To make the crêpe batter, put the flour, sugar and 1 tsp salt in a large bowl and mix together. In a separate bowl, whisk together the eggs, three-quarters of the milk and the butter to combine. Make a well in the flour mixture and pour in the egg mixture. Whisk together into a smooth batter. Cover with cling film and leave at room temperature for 30 mins before cooking. If the batter is very thick, gradually loosen with the remaining milk until it’s the consistency of double cream.
To cook the crêpes, place a 20-25cm non-stick crêpe or frying pan over a medium heat and lightly grease with vegetable oil. Ladle a thin layer of the batter into the pan, swirl around so it’s even, then tip any excess batter back into the bowl. Cook for about 11/2 mins or until lightly browned underneath, then flip and cook for a further 30-40 secs until lightly browned. Tip onto a plate lined with baking parchment. Repeat with the remaining batter and pile the crêpes on top of one another, using pieces of parchment to separate them. You should have about 20-25.

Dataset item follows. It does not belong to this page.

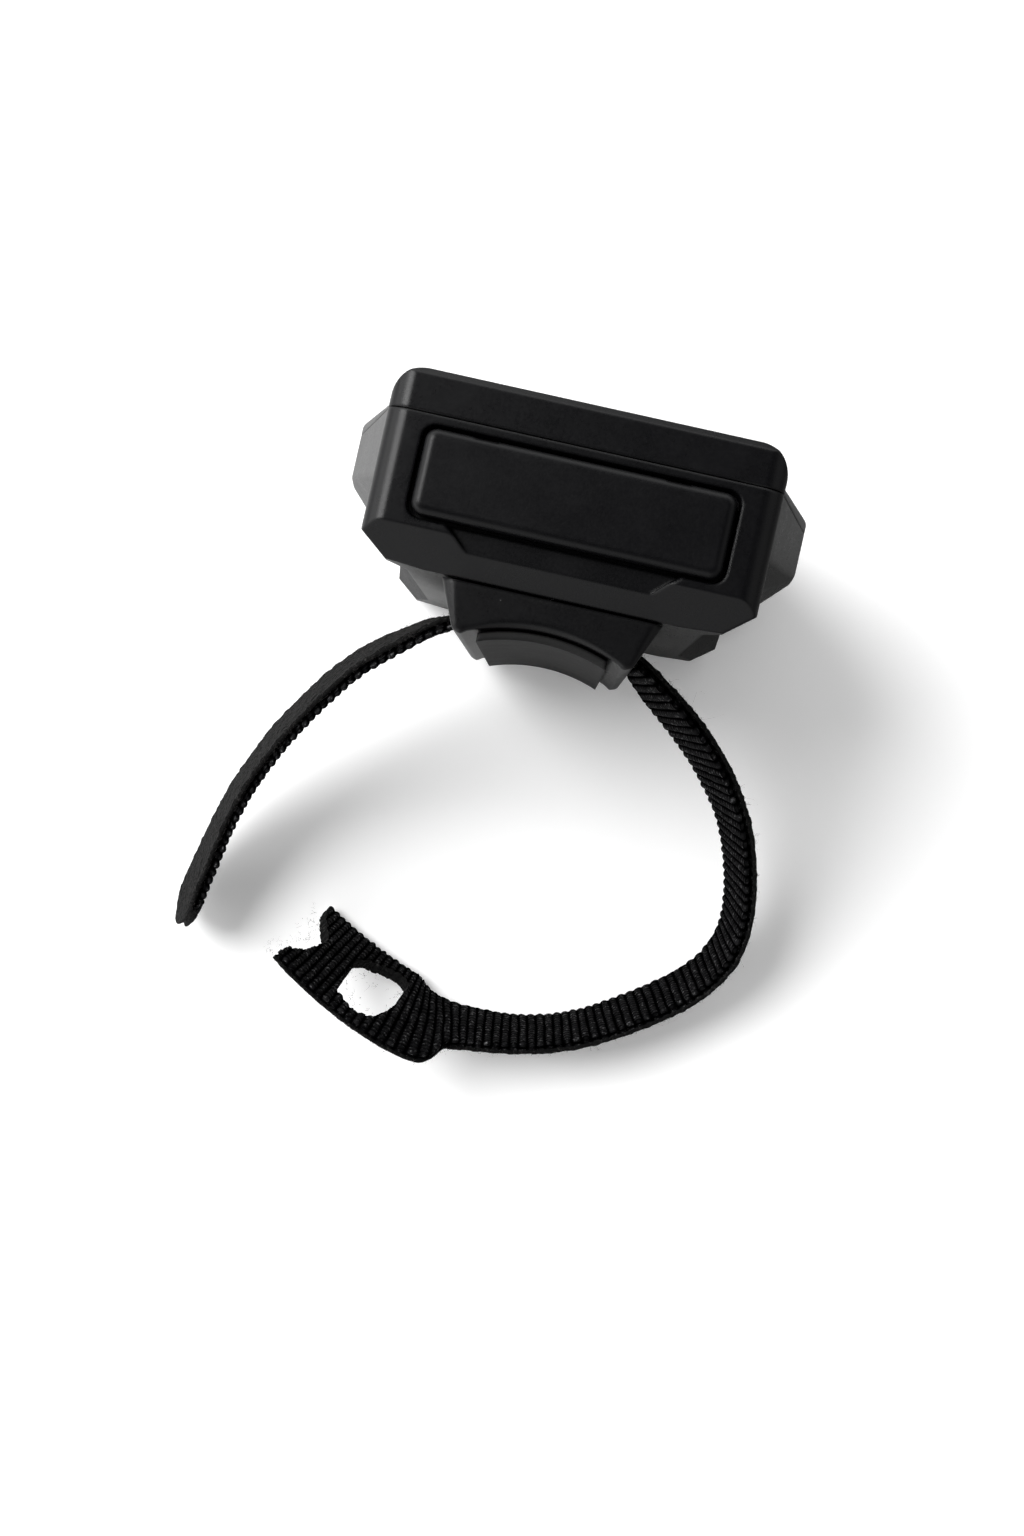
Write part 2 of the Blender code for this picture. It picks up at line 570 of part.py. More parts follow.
# The tie's route: x, y and z of the middle of its width, and how far its upper edge tips away from
# the loop, in degrees. It starts at its free tip, passes through the mount's slot and ends at the
# wide head. The points are set by hand.
TIE_ROUTE = [
    (-45.8, -68.0, 6.7, -19.9), (-44.1, -59.2, 8.0, -19.5), (-40.5, -46.8, 13.5, -17.0),
    (-34.8, -35.6, 20.5, -16.5), (-26.8, -25.2, 28.0, -15.0), (-18.8, -18.8, 33.3, -11.0),
    (-12.2, -15.2, 35.9, -3.0), (-6.0, -13.6, 36.2, 0.0), (0.0, -13.5, 36.2, 0.0),
    (6.0, -13.6, 36.2, 0.0), (12.0, -15.7, 35.8, 4.0), (17.6, -19.6, 33.4, 10.0),
    (23.2, -24.0, 29.5, 11.5), (28.0, -28.8, 25.2, 11.0), (32.3, -34.9, 20.5, 10.0),
    (35.3, -42.4, 15.6, 10.0), (36.4, -49.4, 11.5, 10.5), (35.4, -55.0, 8.6, 12.5),
    (32.1, -60.0, 7.0, 15.0), (26.0, -65.0, 6.4, 16.0), (17.6, -70.1, 6.4, 15.0),
    (9.0, -73.0, 6.4, 15.0), (0.0, -73.9, 7.1, 19.0), (-7.4, -73.3, 9.2, 25.0),
    (-15.2, -70.6, 9.7, 25.0), (-22.6, -66.9, 9.7, 24.0), (-28.8, -62.9, 9.7, 22.0),
]


def even_route(route, spacing):
    """A Catmull-Rom curve through the route's points, read at even distances and eased."""
    points = [Vector(point) for point in route]
    points = [2 * points[0] - points[1]] + points + [2 * points[-1] - points[-2]]
    fine = []
    for before, start, end, after in zip(points, points[1:], points[2:], points[3:]):
        for step in range(30):
            t = step / 30
            fine.append(0.5 * (2 * start + (end - before) * t
                               + (2 * before - 5 * start + 4 * end - after) * t ** 2
                               + (3 * start - before - 3 * end + after) * t ** 3))
    fine.append(points[-2])
    travelled = [0.0]
    for start, end in zip(fine, fine[1:]):
        travelled.append(travelled[-1] + (end.xyz - start.xyz).length)
    count = round(travelled[-1] / spacing)
    even, index = [], 0
    for number in range(count + 1):
        target = travelled[-1] * number / count
        while index < len(fine) - 2 and travelled[index + 1] < target:
            index += 1
        share = (target - travelled[index]) / (travelled[index + 1] - travelled[index])
        even.append(fine[index].lerp(fine[index + 1], min(share, 1.0)))
    return even, travelled[-1]


def tie_edges(from_end):
    """Positions across the tie, lower edge to upper edge, at a distance from the head's end. The
    two middle ones are the sides of the head's slot."""
    spread_low = min(max((32.0 - from_end) / 9.0, 0.0), 1.0)
    spread_high = min(max((28.5 - from_end) / 4.0, 0.0), 1.0)
    return (-6.0 - 3.2 * spread_low, -3.5 - 2.0 * spread_low, 4.0 + 3.5 * spread_high, 6.0 + 5.0 * spread_high)


def make_tie():
    spacing = 2.5
    points, length = even_route(TIE_ROUTE, spacing)
    bm = bmesh.new()
    rows = []
    for number, point in enumerate(points):
        before, after = points[max(number - 1, 0)], points[min(number + 1, len(points) - 1)]
        along = (after.xyz - before.xyz).normalized()
        outward = Z.cross(along).normalized()
        upright = along.cross(outward).normalized()
        lean = math.radians(point.w)
        across = upright * math.cos(lean) + outward * math.sin(lean)
        from_end = length * (1 - number / (len(points) - 1))
        row = []
        for column, offset in enumerate(tie_edges(from_end)):
            place = point.xyz + across * offset
            if column in (1, 2):
                place -= along * (4.0 * max(1 - from_end / 8.0, 0.0))
            else:
                place += along * (3.0 * max(1 - (length - from_end) / 6.0, 0.0))
            row.append(bm.verts.new(place))
        rows.append((row, from_end))
    for (row, here), (following, there) in zip(rows, rows[1:]):
        for column in range(3):
            if column == 1 and 11.4 < (here + there) / 2 < 21.4:
                continue
            bm.faces.new((row[column], following[column], following[column + 1], row[column + 1]))
    tie = new_object("stand_tie", bm, finish("stand_tie", (0.018, 0.018, 0.02), 0.9))
    skin = tie.modifiers.new("thickness", "SOLIDIFY")
    skin.thickness = TIE_THICKNESS * MM
    skin.offset = 0.0
    skin.use_even_offset = True
    return tie


def main():
    clear_scene()
    make_rear_shell()
    make_front_shell()
    make_gasket()
    make_overlay()
    make_case_screws()
    make_port_cover()
    make_hinge_pin()
    make_ports()
    make_test_button()
    make_channel_dial()
    make_power_slider()
    make_status_light()
    make_board()
    make_antenna()
    make_battery()
    make_mount_base()
    make_saddle_pad()
    make_tie()


main()
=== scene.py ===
"""The looks of a wireless flash trigger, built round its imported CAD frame. Lengths in this file are
millimetres of the shared frame unless a name ends in _m: the housing stands on its far end, z = 0,
+Y points out of its front face and +Z runs to the end with the port cover."""

import math

import bmesh
import bpy
import numpy as np
from mathutils import Matrix, Vector


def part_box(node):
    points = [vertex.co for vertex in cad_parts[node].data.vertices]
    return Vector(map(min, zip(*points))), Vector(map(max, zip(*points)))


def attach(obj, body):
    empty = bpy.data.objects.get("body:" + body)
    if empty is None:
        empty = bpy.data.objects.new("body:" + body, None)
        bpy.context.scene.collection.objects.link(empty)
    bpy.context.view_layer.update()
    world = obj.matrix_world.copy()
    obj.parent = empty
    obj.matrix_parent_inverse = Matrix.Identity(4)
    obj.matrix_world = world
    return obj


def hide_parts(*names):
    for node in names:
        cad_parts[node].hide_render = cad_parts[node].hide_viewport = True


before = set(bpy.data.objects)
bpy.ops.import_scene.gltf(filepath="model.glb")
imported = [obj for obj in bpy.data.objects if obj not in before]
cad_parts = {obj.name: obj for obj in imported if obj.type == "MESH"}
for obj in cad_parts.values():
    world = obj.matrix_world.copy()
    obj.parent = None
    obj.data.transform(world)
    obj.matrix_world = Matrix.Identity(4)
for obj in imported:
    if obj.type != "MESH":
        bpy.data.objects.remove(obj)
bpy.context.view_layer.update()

MM = 0.001
X, Y, Z = Vector((1, 0, 0)), Vector((0, 1, 0)), Vector((0, 0, 1))


def box_mm(node):
    """A CAD node's lowest and highest corners."""
    low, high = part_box(node)
    return low / MM, high / MM


# ---------------------------------------------------------------- camera, floor and light

CAMERA_AT = (4.438, -33.415, 332.608)
CAMERA_TURN = (0.188, 1.0206, 12.7017)
# The key's direction, its spread in degrees and its power. COVE is the surround's grey by height, and
# its strength falls from COVE_LEFT to COVE_RIGHT away from COVE_BRIGHT. The floor is FLOOR_SHOWN grey
# with a painted glow of FLOOR_LIFT that only the camera sees and that lightens its shadows, and bounces a
# colour painted from BOUNCE_LEFT to BOUNCE_RIGHT within BOUNCE_REACH, as painted shade on the object's side
# away from the key.
KEY_FROM = (-0.569, 0.233, 0.788)
KEY_SPREAD = 34.0
KEY_POWER = 2.9
COVE = ((0.0, 0.8), (1.0, 0.022), (0.5, 0.85), (0.72, 0.18), (0.86, 0.04))
FLOOR_SHOWN, FLOOR_LIFT = 0.98, 0.08
BOUNCE_LEFT, BOUNCE_RIGHT = 0.66, 0.12
BOUNCE_REACH = 60.0
COVE_BRIGHT = (-0.9, 0.4, 0.0)
COVE_LEFT, COVE_RIGHT = 3.4, 0.5


def set_stage():
    scene = bpy.context.scene
    camera = bpy.data.objects.new("camera", bpy.data.cameras.new("camera"))
    camera.data.lens = 50
    camera.data.sensor_width = 36
    camera.location = Vector(CAMERA_AT) * MM
    camera.rotation_euler = [math.radians(angle) for angle in CAMERA_TURN]
    camera.data.clip_start = 0.01
    scene.collection.objects.link(camera)
    scene.camera = camera
    scene.view_settings.view_transform = "Standard"

    bm = bmesh.new()
    bmesh.ops.create_grid(bm, x_segments=1, y_segments=1, size=3.0)
    mesh = bpy.data.meshes.new("floor")
    bm.to_mesh(mesh)
    bm.free()
    show("floor", mesh, floor_material())

    softbox("key", KEY_FROM, KEY_SPREAD, KEY_POWER)
    set_world()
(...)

To finish the crème pâtissière, remove the custard from the fridge and beat until loosened and smooth. In a separate bowl, whisk the cream until it holds medium peaks. Fold the cream into the custard in 3 additions until fully combined. To assemble, place the first crêpe on a serving plate or cake stand and top with a small amount (about 3 tbsp) of the crème pâtissière. Use a palette knife or spoon to spread into a thin, even layer that almost reaches the edge. Repeat with the remaining crêpes and filling until it has all been used up. Cover the cake lightly with cling film and chill until ready to serve.
To make the caramelised orange slices, put the sugar in a big pan with 400ml water and bring to the boil. Add the orange slices and boil gently for about 20 mins or until the orange peel is starting to turn translucent. Reduce the heat to a gentle simmer and cook for 10-20 mins more or until the liquid has reduced to a thick syrup. Carefully remove the orange slices from the pan and place on a baking tray lined with parchment, and leave to cool completely. When ready to serve, top the cake with the slices. Best served on the day it’s made, but will keep in the fridge for up to two days. Any leftover syrup can be used in cocktails.